Arguments against declaring privacy a fundamental right

Declaring its determination to see Aadhaar applied as an identification mechanism for all public services, the government maintained that it was required to weed out evils like corruption, money laundering and tax evasion and terror funding. It also said that Aadhaar was necessary for protecting the right to life of India’s poor by providing access to a host of benefits and services provided by the government.

Pitting this argument against what he called the privacy concerns of a small elite, Attorney General KK Venugopal argued on behalf of the government that the needs of the many should not be outweighed by the concerns of the few. "Don't apply US judgement to privacy. India has people below poverty line and the middle class...So that needs to be considered," the AG said.

The government also argued that since the Constituent Assembly had debated the right to privacy and had deliberately chosen to exclude it from the fundamental rights, the court could not now introduce a new right. Appearing for the BJP-led government of Maharashtra, advocate Aryama Sundaram argued that if a new right had to be introduced, this was the task of Parliament and not the courts.

Another major argument raised by Venugopal was that privacy was an amorphous and multi-faceted concept. The rights of citizens in relation to each of these facets has to be decided on a case-by-case basis, as every facet cannot become a fundamental right, argued Venugopal, and hence it would  be unwise for the court to declare an omnibus right of privacy as fundamental.

Appearing for the UIDAI and the state of Madhya Pradesh, Additional Solicitor General Tushar Mehta dismissed fears that Aadhaar could be used by the government for excessive surveillance of citizens. Mehta argued that both technical safeguards and legal restrictions built into Aadhaar prevented such surveillance. He also argued that, “Nothing is private in the online era,” and said that privacy concerns were being blown out of proportion.

Arguments for privacy as a fundamental right

Senior advocate Gopal Subramanium had kicked off the arguments in the case by saying that privacy is an inalienable component of the various freedoms secured by the Constitution. “All human choices are an exercise of liberty. And they all presuppose privacy”, he argued.

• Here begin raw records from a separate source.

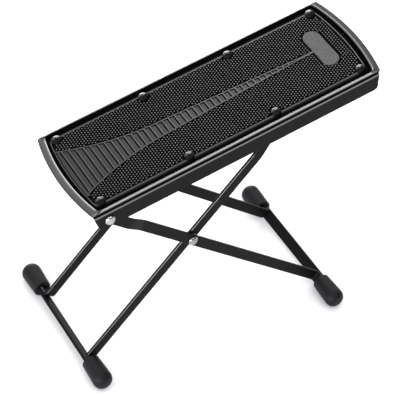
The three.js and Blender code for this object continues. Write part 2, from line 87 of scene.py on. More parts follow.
# The floor is one pale sheet that runs out of sight on every side. It shows white to the camera and
# in gloss, and a painted shade in its colour darkens it softly round the feet, where they hide the sky.
class Term:
    """A socket of a node tree that Python arithmetic works on."""

    def __init__(self, graph, socket):
        self.graph = graph
        self.socket = socket

    def math(self, operation, *others, kind="Math", output=0):
        inputs = dict(enumerate((self, *others)))
        return self.graph.node(kind, {"operation": operation}, inputs, output)

    __add__ = __radd__ = partialmethod(math, "ADD")
    __sub__ = partialmethod(math, "SUBTRACT")
    __mul__ = __rmul__ = partialmethod(math, "MULTIPLY")
    __truediv__ = partialmethod(math, "DIVIDE")
    __abs__ = partialmethod(math, "ABSOLUTE")
    __gt__ = partialmethod(math, "GREATER_THAN")
    __lt__ = partialmethod(math, "LESS_THAN")
    least = partialmethod(math, "MINIMUM")
    most = partialmethod(math, "MAXIMUM")
    # A number from vectors, such as a length.
    measure = partialmethod(math, kind="VectorMath", output="Value")

    def __rsub__(self, other):
        return (self * -1) + other

    def between(self, low, high):
        """0 below the low value and 1 above the high one, with a soft change."""
        soft = {"interpolation_type": "SMOOTHSTEP"}
        return self.graph.node("MapRange", soft, value=self, from_min=low, from_max=high)

    def part(self, axis):
        """One coordinate of a vector."""
        return self.graph.node("SeparateXYZ", inputs={0: self}, output=axis)

    def out(self, name):
        """Another output of the same node."""
        return Term(self.graph, self.socket.node.outputs[name])


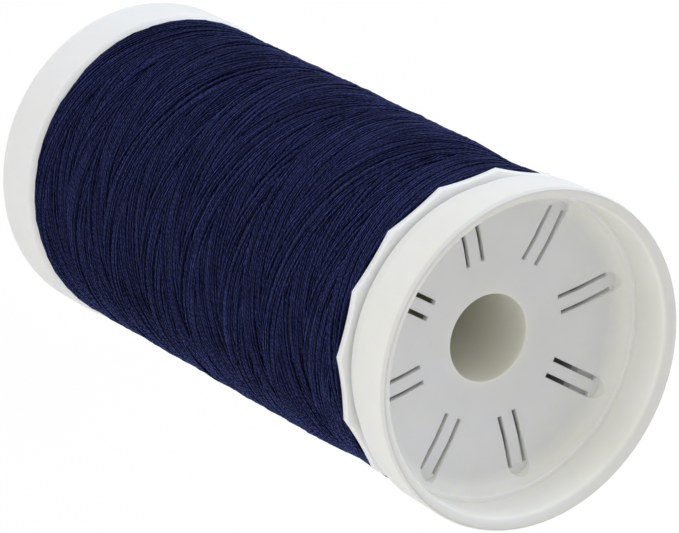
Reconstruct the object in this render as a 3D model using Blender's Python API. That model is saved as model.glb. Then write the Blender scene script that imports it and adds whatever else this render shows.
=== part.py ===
"""Spool of sewing thread that stands on its fixed flange, with its snap base on top.

The spool is a hollow plastic barrel with a plain flange at the foot and a thin scalloped flange near
the top. The snap base is a shallow cup that closes the top end. Hooks under its floor ride in a groove
inside the barrel, so the base lifts a little way along +Z and opens a slit for the thread's end.
The winding is a plain core with one unbroken outer layer of turns.

Metres, +Z up. The origin is the centre of the foot, on the surface that the spool stands on.
"""
import math

import bmesh
import bpy
from mathutils import Matrix, Vector

# Overall sizes.
SPOOL_LENGTH = 0.0644
RIM_RADIUS = 0.0150
EDGE_ROUND = 0.0004
FOOT_EDGE_ROUND = 0.0009
RIM_EDGE_ROUND = 0.0002
CLEARANCE = 0.0003
TURN_SEGMENTS = 64

# Bore for the spool pin, with a sleeve at each end.
BORE_RADIUS = 0.0039
SLEEVE_WALL = 0.0009
BORE_EDGE_ROUND = 0.0007
TOP_SLEEVE_LENGTH = 0.0200
FOOT_SLEEVE_LENGTH = 0.0200

# Foot flange.
FOOT_BAND_HEIGHT = 0.0054
FOOT_SHOULDER_HEIGHT = 0.0004
FOOT_SHOULDER_STEP = 0.0006
FOOT_WALL = 0.0014
FOOT_WEB = 0.0012
FOOT_FILLET = 0.0004

# Barrel.
BARREL_WALL = 0.0010
MOUTH_CHAMFER = 0.0003
LAND_LENGTH = 0.0030
GROOVE_DEPTH = 0.0005

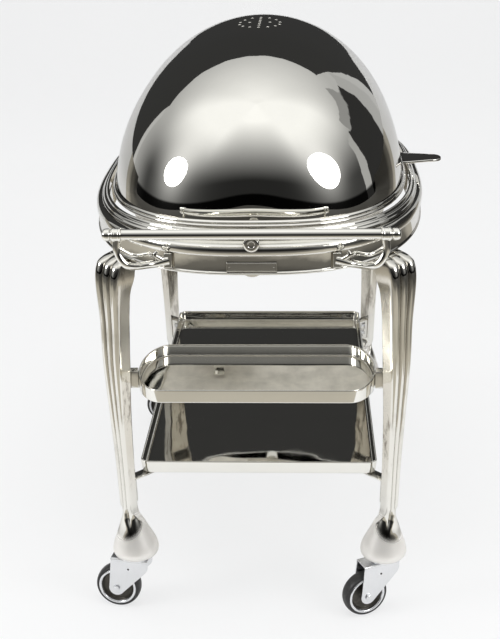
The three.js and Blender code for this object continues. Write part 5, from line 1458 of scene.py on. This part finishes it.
class TROLLEY_OT_castors(Operator):
    """Make the four swivel castors: stem, race, pressed fork, axle, wheel and tyre"""

    bl_idname = "trolley.castors"
    bl_label = "Castors"

    def execute(self, context):
        sizes = context.scene.trolley_castors
        joints = {j["name"]: j for j in frame["joints"]}
        for name in CORNERS:
            pivot = Vector(joints[f"castor_swivel_{name}"]["pos_m"])
            axle = Vector(joints[f"wheel_spin_{name}"]["pos_m"])
            angle = math.atan2(axle.y - pivot.y, axle.x - pivot.x)
            pivot.z = 0
            self.stem(name, pivot)
            self.fork(name, pivot, angle, sizes)
            self.axle(name, pivot, angle, sizes)
            self.wheel(name, pivot, angle, sizes)
        return {"FINISHED"}

    def stem(self, name, pivot):
        low, high = node_box(f"castor_stem_{name}")
        race, wide = low[2], (high[0] - low[0]) / 2
        top = 0.1127
        rows = [(0, race), (wide - 0.004, race), (wide, race + 0.0012), (wide, top - 0.0006),
                (wide - 0.0022, top), (0.007, top), (0.007, high[2]), (0, high[2])]
        radii = [0, 0.001, 0.001, 0.0006, 0.001, 0.0003, 0.001, 0]
        stem = mesh_object(f"swivel_stem_{name}", *lathed(rows, radii, 56, tuple(pivot)))
        dress(stem, f"castor_stem_{name}")

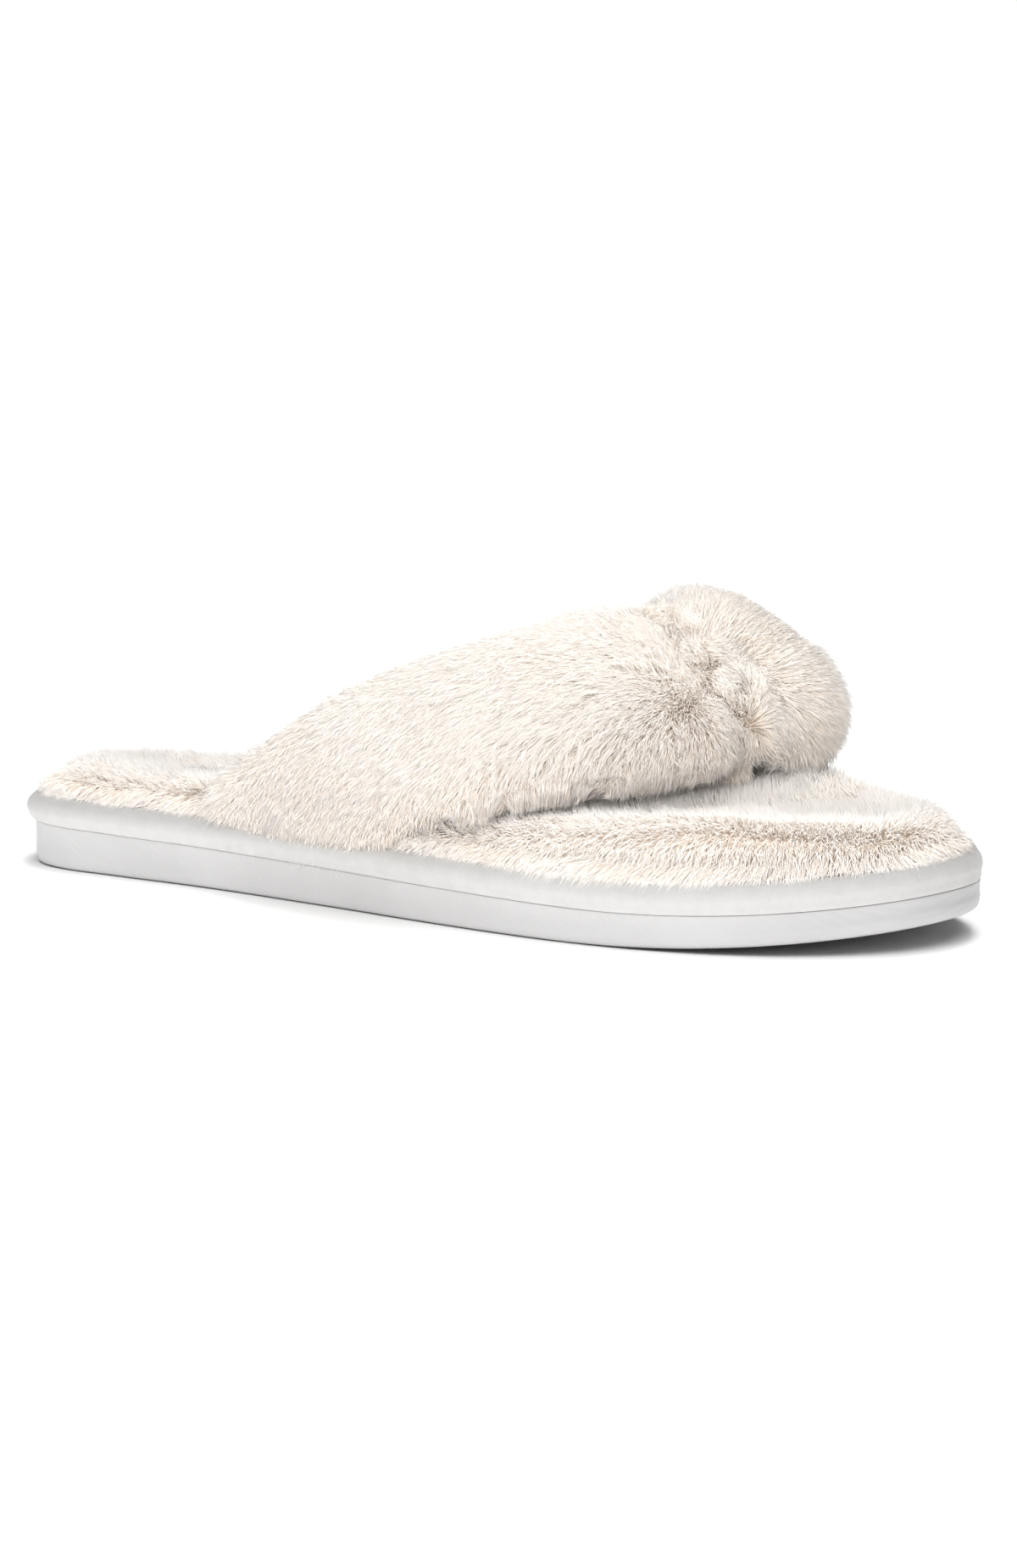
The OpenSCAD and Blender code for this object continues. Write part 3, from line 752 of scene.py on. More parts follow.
def build_welt_stitches():
    """A lockstitch line: one short bowed stitch after another, sunk at each end."""
    rim = Rim(400)
    q = rim.at(5.0)
    z = z_deck(q[:, 0]) + 6.55
    p = np.column_stack([q, z])
    s = np.concatenate([[0], np.cumsum(np.linalg.norm(np.diff(np.vstack([p, p[:1]]), axis=0), axis=1))])
    total = s[-1]
    count = int(total / 3.2)
    ring = np.vstack([p, p[:1]])
    inn = np.vstack([rim.inn, rim.inn[:1]])
    verts, faces = [], []
    seg, rnd = 6, 6
    for k in range(count):
        a = (k + 0.08) * total / count
        b = (k + 0.92) * total / count
        d = np.linspace(a, b, seg + 1)
        c = np.stack([np.interp(d, s, ring[:, i]) for i in range(3)], -1)
        w = np.stack([np.interp(d, s, inn[:, i]) for i in range(2)], -1)
        w = np.column_stack([w, np.zeros(len(w))])
        hump = np.sin(np.linspace(0, np.pi, seg + 1))
        c[:, 2] += 0.28 * hump - 0.1
        r = 0.1 + 0.14 * hump
        o = len(verts)
        for i in range(seg + 1):
            for j in range(rnd):
                ang = 2 * np.pi * j / rnd
                verts.append(c[i] + r[i] * (np.cos(ang) * w[i] + np.sin(ang) * np.array([0, 0, 1])))
        for i in range(seg):
            for j in range(rnd):
                j2 = (j + 1) % rnd
                faces.append((o + i * rnd + j, o + i * rnd + j2, o + (i + 1) * rnd + j2, o + (i + 1) * rnd + j))
        faces.append(tuple(o + j for j in reversed(range(rnd))))
        faces.append(tuple(o + seg * rnd + j for j in range(rnd)))
    ob = outward(new_mesh("welt_stitches", np.array(verts), faces, mats=[MAT["thread"]]))
    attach(ob, "root")
    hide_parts("welt_thread")
    return ob


# ---------------------------------------------------------------------------
# Footbed: a padded skin a few millimetres under the tips of the pile, and the pile on it
# ---------------------------------------------------------------------------
def footbed_surface(m, depth, across):
    """Rings of the padded top, depth mm under the CAD pile cover's face."""
    rim = Rim(m)
    prof = np.array([[6.6, 7.0, 8, 0], [5.3, 8.0, 9.4, .3], [5, 9.4, 9.7, 1], [5.8, 11.2, 9.5, 2.4], [7.8, 12.9, 8.5, 3.8],
                     [10.5, 13.8, 7.5, 4.6], [14.5, 14.2, 5, 4.8], [23, 13.0, 3, 3.2]])
    t = np.linspace(0, 7, 29)
    fine = curve(np.arange(8), prof, t)
    d = np.gradient(fine[:, :2], axis=0)
    nrm = unit(np.stack([d[:, 1], -d[:, 0]], -1))          # inward and down from the face
    gap, puff = strap_gap(rim), toe_puff(rim.p[:, 0])
    rows = []
    for (u, h, g, pf), nn in zip(fine, nrm):
        uu = u + nn[0] * depth + g * gap
        q = rim.at(uu)
        rows.append(np.column_stack([q, z_deck(q[:, 0]) + h + pf * puff + nn[1] * depth]))
    v = np.array(rows)
    return rim, v, nrm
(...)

Taking the example of the freedom of speech encoded in Article 19, Subramanium argued that before citizens could freely express their thoughts, they required a private, internal space in which to develop the thought. All freedoms enshrined in the Constitution would be denuded of their value if privacy was not provided for, he argued.

On the argument that privacy did not appear in the text of Constitution, Soli Sorabjee argued that a right could not be denied to exist because it was not explicitly mentioned in the Constitution. The freedom of press, for instance, is not explicitly present either, but can be deduced from the freedom of speech, he argued.

Referring to Aadhaar and biometric data specifically, Shyam Divan argued that citizen’s could only be deprived of the rights over their bodies in a totalitarian state. He also argued that there were decades of jurisprudence upholding the right to privacy, and urged the court to not undo this long history.

Sajan Poovayya took on the argument of privacy disappearing in the online era by pointing out that secrecy was not a pre-requisite for privacy. He argued that even if people disclosed information to certain agencies for a specific purpose, they could still expect the privacy of that information to be upheld and not be freely shared.

“For example, those who disclose certain personal details to banks need not presume that the same will be disclosed by banks to other persons for other purposes," he said.

The counsels for the petitioners also argued that privacy was a wide-ranging right, drawing from many of the fundamental rights enshrined into the Constitution. Hence the right to privacy should not be defined narrowly, as this risks prejudicing some aspects of the right in advance.